**WHAT NEEDS TO BE DONE**
In the records below, begin at the line containing "Reconstruct the object" and end at the line containing "wasm.setup();"; quote every line in that span exactly, including both boundary lines, and no others.

**WORKING DATA**
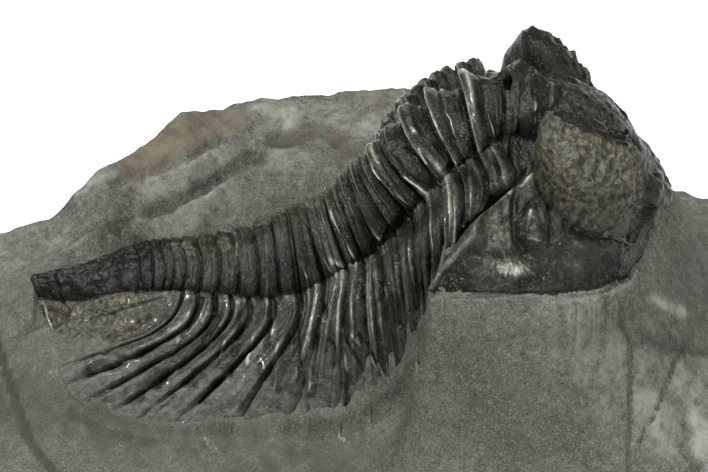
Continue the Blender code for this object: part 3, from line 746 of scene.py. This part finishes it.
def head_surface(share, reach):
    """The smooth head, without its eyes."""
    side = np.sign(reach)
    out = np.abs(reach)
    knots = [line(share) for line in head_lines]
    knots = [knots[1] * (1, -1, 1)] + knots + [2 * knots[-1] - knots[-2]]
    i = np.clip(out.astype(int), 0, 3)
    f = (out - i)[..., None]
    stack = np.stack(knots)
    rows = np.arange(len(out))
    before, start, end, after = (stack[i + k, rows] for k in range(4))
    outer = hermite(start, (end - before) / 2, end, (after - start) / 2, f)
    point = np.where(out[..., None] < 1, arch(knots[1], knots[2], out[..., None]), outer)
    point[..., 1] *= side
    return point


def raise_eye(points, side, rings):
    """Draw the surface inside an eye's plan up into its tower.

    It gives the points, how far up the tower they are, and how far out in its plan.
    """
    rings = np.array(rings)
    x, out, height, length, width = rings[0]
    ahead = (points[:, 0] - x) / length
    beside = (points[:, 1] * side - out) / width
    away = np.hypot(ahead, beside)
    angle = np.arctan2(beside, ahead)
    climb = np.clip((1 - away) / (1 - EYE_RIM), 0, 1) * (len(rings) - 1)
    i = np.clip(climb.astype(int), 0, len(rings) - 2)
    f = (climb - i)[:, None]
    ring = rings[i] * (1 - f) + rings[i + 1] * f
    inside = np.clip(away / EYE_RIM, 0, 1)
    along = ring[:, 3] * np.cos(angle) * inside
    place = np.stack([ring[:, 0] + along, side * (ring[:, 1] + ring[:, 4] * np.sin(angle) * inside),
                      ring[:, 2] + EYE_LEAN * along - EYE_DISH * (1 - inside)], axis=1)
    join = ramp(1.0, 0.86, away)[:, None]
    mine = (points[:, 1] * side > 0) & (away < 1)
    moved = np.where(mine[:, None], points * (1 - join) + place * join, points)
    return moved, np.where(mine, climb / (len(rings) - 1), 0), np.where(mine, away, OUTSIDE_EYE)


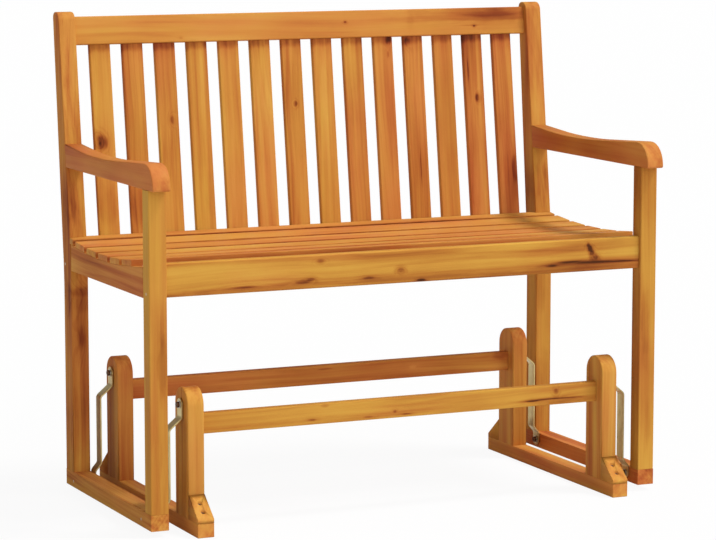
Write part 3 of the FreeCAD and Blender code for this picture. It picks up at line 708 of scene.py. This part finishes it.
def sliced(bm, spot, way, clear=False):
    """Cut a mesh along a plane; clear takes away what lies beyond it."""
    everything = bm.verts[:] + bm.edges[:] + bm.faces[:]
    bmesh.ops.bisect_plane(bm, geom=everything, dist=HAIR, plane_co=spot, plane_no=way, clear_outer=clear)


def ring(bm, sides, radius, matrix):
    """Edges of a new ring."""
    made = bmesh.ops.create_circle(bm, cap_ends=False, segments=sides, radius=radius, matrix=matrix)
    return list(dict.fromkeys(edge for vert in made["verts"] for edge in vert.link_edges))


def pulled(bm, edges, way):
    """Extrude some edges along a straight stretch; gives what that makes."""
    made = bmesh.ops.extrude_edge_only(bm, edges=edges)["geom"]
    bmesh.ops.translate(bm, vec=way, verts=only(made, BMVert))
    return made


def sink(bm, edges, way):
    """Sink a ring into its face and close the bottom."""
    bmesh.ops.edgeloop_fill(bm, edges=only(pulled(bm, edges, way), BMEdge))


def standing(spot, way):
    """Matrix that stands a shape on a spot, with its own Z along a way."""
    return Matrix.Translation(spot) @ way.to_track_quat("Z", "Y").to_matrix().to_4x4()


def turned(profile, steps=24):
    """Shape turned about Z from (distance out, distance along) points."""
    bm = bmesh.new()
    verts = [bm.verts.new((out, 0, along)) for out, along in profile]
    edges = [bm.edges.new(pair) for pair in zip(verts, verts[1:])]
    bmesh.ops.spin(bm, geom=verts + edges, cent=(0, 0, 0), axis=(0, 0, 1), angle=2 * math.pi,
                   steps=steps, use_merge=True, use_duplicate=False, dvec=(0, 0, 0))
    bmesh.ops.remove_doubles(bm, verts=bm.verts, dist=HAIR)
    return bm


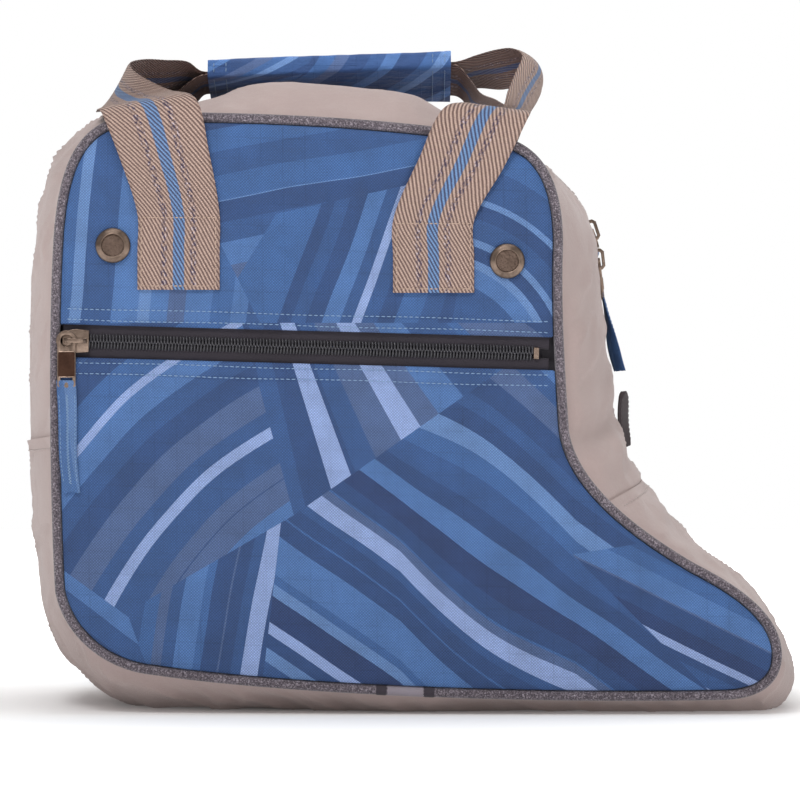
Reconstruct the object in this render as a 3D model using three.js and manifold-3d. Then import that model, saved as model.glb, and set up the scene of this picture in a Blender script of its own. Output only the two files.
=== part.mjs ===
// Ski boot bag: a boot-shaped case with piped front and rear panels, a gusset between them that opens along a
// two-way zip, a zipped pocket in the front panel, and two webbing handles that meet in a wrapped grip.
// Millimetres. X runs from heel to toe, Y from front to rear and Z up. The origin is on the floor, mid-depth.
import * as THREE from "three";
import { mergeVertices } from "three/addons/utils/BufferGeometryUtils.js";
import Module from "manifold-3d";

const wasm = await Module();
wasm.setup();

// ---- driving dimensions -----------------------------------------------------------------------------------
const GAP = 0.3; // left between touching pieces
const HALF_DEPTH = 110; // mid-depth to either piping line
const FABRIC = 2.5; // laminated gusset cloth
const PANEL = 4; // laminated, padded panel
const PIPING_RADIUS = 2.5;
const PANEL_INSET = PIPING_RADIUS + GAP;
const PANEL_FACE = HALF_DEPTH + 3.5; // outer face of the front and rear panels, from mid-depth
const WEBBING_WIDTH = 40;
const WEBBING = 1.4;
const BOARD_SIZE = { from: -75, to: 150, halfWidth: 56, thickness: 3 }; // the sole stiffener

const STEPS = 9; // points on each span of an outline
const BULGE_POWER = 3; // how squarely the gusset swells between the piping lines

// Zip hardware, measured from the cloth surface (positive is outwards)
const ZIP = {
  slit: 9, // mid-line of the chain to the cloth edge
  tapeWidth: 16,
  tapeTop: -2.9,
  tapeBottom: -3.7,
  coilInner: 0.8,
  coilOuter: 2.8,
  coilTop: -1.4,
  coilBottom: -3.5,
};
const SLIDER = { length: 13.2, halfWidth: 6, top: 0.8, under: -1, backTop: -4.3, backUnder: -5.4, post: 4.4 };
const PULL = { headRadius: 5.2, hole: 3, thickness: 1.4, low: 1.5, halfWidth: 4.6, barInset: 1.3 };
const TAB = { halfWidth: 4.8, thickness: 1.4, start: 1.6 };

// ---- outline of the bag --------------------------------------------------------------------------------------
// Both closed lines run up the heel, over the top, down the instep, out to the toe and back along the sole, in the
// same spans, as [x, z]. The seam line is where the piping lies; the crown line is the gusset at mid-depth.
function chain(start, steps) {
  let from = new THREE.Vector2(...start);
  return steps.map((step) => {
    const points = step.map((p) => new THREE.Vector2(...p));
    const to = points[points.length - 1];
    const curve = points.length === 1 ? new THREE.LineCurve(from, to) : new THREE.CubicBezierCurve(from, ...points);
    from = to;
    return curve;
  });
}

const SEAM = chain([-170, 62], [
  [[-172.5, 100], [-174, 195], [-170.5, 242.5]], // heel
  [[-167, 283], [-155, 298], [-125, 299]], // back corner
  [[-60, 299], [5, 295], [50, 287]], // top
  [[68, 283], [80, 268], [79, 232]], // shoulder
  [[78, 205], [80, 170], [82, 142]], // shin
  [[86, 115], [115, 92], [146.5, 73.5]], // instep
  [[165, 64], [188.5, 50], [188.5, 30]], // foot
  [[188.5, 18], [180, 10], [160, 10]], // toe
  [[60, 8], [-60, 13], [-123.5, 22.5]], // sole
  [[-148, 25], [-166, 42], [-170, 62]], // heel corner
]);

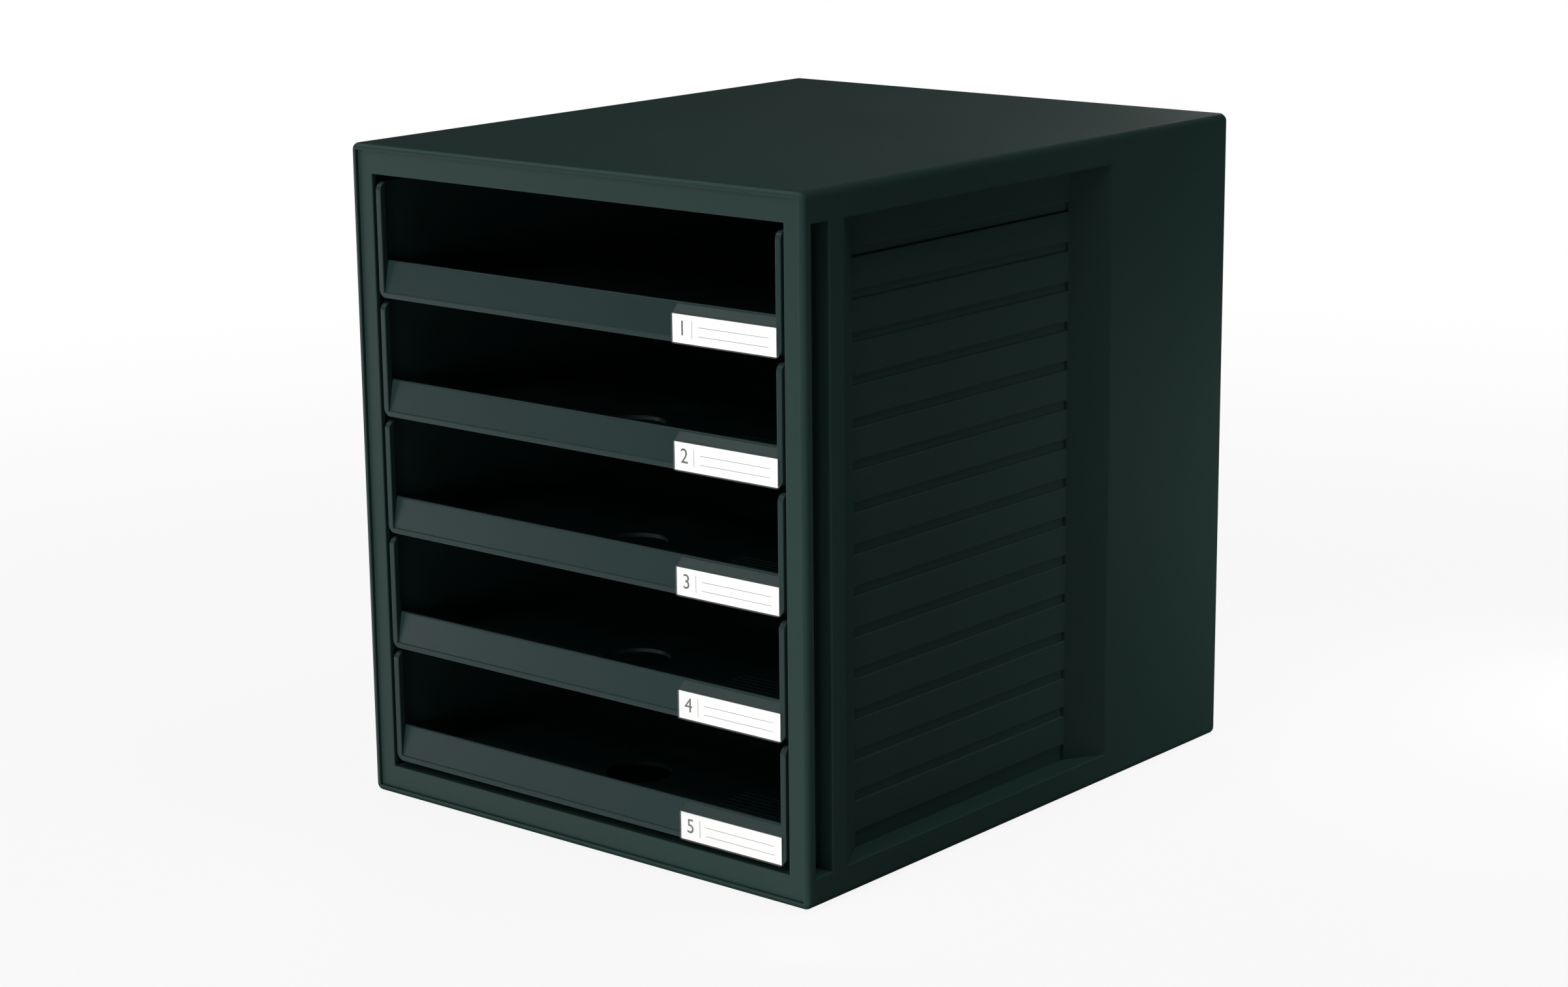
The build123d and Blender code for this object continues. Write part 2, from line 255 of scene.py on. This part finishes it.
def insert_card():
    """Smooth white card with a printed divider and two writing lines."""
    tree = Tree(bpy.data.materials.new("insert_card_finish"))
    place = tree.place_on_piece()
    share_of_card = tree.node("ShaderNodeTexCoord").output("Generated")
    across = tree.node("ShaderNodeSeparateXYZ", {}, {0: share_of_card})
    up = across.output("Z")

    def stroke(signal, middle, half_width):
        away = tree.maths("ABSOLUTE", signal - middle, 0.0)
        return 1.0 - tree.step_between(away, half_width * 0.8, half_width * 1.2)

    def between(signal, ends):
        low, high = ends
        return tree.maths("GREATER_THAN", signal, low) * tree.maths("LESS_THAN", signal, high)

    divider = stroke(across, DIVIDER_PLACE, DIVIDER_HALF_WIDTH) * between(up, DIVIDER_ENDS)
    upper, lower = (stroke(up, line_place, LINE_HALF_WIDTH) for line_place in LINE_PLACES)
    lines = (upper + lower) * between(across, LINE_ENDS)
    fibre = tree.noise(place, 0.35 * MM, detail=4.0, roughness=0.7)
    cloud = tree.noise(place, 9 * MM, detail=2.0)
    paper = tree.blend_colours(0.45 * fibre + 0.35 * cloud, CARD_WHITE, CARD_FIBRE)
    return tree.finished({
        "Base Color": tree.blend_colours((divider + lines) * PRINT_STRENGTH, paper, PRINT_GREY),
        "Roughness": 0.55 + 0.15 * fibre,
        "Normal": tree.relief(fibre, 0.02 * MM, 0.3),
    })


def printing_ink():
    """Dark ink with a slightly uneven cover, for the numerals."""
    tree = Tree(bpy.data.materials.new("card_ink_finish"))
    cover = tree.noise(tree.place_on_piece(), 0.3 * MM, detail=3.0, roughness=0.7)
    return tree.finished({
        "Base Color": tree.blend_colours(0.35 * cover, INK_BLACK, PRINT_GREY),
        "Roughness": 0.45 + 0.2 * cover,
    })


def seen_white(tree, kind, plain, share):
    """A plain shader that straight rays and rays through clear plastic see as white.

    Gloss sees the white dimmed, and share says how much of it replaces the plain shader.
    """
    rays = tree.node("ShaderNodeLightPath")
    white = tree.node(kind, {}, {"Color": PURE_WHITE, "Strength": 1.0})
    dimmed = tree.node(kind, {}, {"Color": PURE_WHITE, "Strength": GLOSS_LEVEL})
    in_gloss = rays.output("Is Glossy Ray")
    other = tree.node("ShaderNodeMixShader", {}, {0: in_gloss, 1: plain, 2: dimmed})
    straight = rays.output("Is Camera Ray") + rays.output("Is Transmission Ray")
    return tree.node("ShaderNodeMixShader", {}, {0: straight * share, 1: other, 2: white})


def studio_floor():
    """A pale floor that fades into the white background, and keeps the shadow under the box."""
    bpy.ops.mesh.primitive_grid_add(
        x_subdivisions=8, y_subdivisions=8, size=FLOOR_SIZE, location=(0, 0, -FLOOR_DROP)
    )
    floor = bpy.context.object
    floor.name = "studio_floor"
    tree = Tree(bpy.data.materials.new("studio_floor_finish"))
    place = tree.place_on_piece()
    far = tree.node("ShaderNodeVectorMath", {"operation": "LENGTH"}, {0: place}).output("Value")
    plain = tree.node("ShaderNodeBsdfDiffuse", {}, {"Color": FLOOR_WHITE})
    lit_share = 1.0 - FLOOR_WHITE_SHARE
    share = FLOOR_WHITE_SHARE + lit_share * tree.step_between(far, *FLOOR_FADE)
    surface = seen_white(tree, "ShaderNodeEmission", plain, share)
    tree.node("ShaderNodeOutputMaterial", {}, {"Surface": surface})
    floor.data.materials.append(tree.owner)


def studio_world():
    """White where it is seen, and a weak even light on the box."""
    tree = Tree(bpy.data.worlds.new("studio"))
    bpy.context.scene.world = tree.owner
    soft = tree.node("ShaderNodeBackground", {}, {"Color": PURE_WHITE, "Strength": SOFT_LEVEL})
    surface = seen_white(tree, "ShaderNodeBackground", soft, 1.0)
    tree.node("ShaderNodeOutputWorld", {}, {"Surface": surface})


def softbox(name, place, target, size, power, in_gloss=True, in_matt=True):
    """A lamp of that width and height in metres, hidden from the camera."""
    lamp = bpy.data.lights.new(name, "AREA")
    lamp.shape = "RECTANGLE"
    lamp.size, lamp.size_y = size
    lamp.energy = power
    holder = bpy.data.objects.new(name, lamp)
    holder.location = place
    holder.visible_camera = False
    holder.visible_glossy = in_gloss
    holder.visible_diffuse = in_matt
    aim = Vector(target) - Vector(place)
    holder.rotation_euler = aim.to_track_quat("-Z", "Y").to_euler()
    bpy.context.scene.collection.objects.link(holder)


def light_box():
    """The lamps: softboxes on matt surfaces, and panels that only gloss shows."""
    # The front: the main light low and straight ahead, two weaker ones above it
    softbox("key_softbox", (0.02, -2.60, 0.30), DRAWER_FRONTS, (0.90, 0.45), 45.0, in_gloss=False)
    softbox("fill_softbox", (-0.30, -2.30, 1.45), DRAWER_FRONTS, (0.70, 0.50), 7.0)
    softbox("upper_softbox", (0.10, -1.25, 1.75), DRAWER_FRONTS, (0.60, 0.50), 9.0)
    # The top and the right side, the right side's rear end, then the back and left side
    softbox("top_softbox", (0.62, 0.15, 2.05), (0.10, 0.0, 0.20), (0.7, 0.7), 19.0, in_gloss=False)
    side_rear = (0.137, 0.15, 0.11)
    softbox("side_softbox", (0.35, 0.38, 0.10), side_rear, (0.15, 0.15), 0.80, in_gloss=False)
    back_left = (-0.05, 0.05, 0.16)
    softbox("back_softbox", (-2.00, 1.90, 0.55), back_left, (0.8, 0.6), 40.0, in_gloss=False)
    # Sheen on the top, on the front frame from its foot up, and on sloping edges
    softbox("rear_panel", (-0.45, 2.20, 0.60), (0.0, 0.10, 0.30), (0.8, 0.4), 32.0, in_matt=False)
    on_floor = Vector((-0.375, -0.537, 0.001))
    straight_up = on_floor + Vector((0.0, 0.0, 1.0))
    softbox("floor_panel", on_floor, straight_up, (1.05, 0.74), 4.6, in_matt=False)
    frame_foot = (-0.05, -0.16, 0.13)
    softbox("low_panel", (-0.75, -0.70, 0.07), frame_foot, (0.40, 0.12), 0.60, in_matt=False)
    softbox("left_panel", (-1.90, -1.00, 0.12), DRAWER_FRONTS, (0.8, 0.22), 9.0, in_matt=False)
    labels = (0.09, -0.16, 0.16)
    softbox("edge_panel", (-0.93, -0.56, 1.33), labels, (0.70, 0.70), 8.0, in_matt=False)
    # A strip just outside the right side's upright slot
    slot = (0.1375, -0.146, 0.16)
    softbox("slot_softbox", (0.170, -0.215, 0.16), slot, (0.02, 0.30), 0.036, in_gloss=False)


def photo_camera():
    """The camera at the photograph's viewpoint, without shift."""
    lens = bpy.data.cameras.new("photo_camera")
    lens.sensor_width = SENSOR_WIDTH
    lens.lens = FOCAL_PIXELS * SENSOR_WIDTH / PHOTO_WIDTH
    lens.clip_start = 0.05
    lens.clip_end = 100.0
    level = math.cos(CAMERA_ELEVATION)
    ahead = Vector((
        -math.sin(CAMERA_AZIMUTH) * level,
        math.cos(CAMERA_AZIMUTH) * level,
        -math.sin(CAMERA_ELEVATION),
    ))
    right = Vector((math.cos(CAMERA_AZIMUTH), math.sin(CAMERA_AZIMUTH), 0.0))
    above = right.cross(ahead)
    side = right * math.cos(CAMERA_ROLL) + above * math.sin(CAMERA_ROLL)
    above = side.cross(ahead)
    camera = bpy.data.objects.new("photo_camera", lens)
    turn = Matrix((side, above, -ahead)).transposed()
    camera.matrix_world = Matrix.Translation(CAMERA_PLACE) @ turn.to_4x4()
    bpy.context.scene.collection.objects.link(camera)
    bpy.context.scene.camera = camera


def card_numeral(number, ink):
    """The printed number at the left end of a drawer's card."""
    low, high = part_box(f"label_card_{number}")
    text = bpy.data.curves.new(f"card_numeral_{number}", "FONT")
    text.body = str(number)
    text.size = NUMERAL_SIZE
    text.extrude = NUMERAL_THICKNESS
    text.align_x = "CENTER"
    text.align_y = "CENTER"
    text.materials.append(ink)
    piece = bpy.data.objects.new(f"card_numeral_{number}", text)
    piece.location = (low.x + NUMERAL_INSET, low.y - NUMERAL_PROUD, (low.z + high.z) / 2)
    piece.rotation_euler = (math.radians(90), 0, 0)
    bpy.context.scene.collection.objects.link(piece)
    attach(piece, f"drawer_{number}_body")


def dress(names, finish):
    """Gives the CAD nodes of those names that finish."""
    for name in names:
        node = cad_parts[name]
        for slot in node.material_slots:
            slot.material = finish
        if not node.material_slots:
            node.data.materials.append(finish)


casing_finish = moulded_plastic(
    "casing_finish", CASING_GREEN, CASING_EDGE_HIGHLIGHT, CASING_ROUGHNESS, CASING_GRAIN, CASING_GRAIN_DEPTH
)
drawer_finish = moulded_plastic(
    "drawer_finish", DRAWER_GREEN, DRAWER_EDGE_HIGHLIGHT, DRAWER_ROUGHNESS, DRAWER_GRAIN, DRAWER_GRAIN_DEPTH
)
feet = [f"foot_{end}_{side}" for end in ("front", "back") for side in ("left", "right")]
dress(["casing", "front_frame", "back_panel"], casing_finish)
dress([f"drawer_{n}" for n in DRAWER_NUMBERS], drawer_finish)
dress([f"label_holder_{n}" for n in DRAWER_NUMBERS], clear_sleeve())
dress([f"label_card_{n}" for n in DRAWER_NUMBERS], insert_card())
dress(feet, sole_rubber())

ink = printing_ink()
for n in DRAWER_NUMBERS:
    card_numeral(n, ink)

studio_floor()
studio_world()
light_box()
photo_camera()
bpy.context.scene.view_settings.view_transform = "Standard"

**EXERCISE SOLUTION**
Reconstruct the object in this render as a 3D model using three.js and manifold-3d. Then import that model, saved as model.glb, and set up the scene of this picture in a Blender script of its own. Output only the two files.
=== part.mjs ===
// Ski boot bag: a boot-shaped case with piped front and rear panels, a gusset between them that opens along a
// two-way zip, a zipped pocket in the front panel, and two webbing handles that meet in a wrapped grip.
// Millimetres. X runs from heel to toe, Y from front to rear and Z up. The origin is on the floor, mid-depth.
import * as THREE from "three";
import { mergeVertices } from "three/addons/utils/BufferGeometryUtils.js";
import Module from "manifold-3d";

const wasm = await Module();
wasm.setup();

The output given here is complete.